◆ **ITEMS**

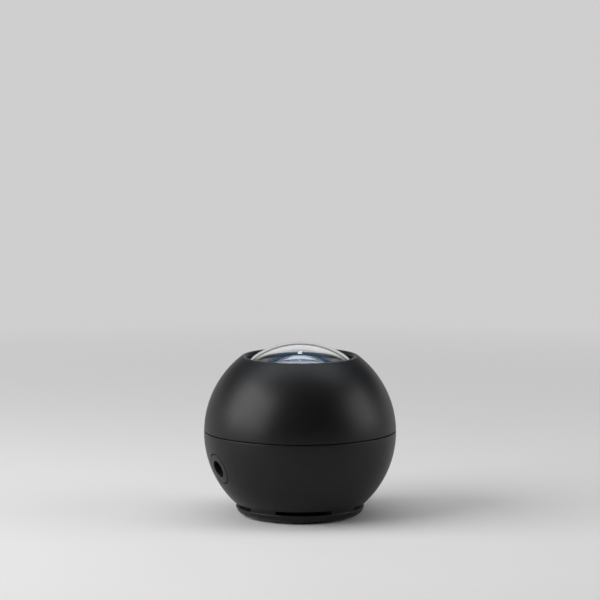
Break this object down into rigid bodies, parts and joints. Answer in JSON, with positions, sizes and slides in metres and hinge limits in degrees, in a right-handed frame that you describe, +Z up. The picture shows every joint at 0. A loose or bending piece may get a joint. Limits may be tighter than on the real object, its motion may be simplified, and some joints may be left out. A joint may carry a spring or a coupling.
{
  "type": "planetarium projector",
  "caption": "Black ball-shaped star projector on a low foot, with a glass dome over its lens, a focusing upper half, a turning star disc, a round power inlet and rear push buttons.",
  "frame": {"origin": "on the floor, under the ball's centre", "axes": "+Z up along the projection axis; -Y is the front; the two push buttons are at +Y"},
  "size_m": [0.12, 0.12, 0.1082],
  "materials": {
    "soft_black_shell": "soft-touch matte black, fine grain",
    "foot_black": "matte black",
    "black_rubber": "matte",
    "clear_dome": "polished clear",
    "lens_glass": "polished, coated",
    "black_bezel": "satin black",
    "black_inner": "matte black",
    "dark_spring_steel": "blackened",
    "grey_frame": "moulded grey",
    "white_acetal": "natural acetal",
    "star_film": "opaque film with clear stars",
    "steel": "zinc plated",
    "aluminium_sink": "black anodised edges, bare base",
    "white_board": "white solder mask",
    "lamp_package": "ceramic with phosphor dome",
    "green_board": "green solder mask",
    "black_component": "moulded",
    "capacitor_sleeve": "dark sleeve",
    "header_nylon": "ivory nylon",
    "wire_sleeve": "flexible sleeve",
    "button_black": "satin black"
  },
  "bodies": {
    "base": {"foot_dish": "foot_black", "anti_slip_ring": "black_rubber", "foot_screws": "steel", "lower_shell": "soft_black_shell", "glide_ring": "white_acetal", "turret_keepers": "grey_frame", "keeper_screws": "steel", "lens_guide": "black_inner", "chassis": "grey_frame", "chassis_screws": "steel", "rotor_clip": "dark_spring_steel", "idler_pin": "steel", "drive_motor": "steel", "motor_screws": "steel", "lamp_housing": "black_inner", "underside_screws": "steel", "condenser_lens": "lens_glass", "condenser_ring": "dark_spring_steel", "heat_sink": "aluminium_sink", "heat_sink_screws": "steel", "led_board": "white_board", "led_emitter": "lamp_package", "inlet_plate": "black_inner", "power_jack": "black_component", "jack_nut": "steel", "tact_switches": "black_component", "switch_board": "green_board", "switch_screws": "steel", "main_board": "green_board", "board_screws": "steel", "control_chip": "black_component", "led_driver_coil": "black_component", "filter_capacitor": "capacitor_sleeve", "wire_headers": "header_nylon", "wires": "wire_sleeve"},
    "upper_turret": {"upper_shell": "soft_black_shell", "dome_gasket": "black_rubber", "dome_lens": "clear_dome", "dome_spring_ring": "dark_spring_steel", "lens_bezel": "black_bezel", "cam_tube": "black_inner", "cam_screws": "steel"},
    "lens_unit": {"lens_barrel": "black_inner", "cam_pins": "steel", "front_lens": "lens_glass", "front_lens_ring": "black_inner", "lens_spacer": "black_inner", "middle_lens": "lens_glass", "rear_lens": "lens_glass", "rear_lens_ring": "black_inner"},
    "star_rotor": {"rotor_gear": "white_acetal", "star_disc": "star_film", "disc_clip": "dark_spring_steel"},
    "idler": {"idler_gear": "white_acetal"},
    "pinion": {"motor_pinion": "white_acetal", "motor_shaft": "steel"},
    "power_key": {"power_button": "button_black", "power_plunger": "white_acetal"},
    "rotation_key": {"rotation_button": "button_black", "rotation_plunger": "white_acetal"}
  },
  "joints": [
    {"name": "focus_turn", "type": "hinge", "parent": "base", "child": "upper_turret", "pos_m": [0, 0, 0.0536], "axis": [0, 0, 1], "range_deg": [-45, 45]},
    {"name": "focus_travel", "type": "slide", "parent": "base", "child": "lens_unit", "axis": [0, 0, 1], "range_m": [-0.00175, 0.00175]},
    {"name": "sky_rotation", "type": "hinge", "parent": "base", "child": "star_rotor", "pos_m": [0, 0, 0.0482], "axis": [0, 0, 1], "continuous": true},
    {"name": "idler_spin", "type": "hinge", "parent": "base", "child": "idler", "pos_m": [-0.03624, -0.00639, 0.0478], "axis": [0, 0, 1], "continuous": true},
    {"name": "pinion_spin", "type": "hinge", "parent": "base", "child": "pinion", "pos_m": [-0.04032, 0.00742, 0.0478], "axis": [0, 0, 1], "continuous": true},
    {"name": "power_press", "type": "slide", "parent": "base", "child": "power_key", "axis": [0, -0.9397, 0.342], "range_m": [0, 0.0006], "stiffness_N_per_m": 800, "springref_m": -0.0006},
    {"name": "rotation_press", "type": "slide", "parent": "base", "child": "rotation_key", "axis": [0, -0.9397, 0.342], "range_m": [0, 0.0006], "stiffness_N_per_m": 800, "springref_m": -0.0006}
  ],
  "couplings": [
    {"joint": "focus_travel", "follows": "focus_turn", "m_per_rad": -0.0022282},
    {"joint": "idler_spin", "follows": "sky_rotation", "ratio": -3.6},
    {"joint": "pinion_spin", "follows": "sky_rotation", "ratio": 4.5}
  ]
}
...
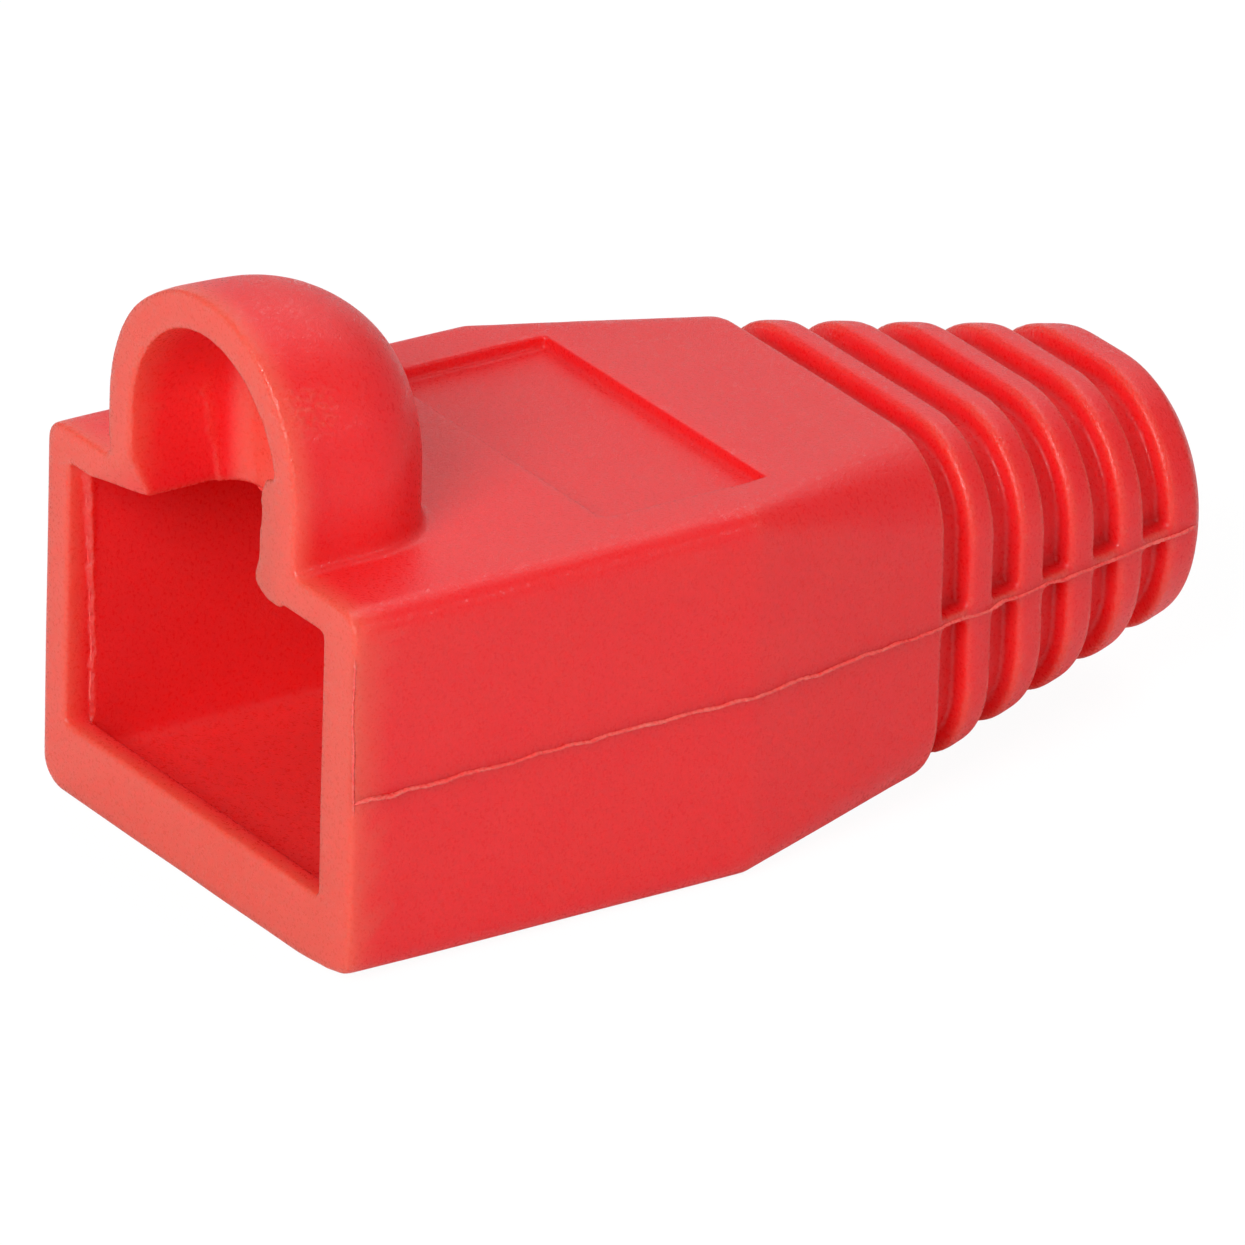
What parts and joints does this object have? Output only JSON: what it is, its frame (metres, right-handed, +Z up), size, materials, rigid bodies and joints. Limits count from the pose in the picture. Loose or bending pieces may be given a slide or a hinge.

◆ **WHAT IS NEEDED**
Return every line in the listing that contains the word "bending".

◆ **TASK ANSWER**
Break this object down into rigid bodies, parts and joints. Answer in JSON, with positions, sizes and slides in metres and hinge limits in degrees, in a right-handed frame that you describe, +Z up. The picture shows every joint at 0. A loose or bending piece may get a joint. Limits may be tighter than on the real object, its motion may be simplified, and some joints may be left out. A joint may carry a spring or a coupling.
What parts and joints does this object have? Output only JSON: what it is, its frame (metres, right-handed, +Z up), size, materials, rigid bodies and joints. Limits count from the pose in the picture. Loose or bending pieces may be given a slide or a hinge.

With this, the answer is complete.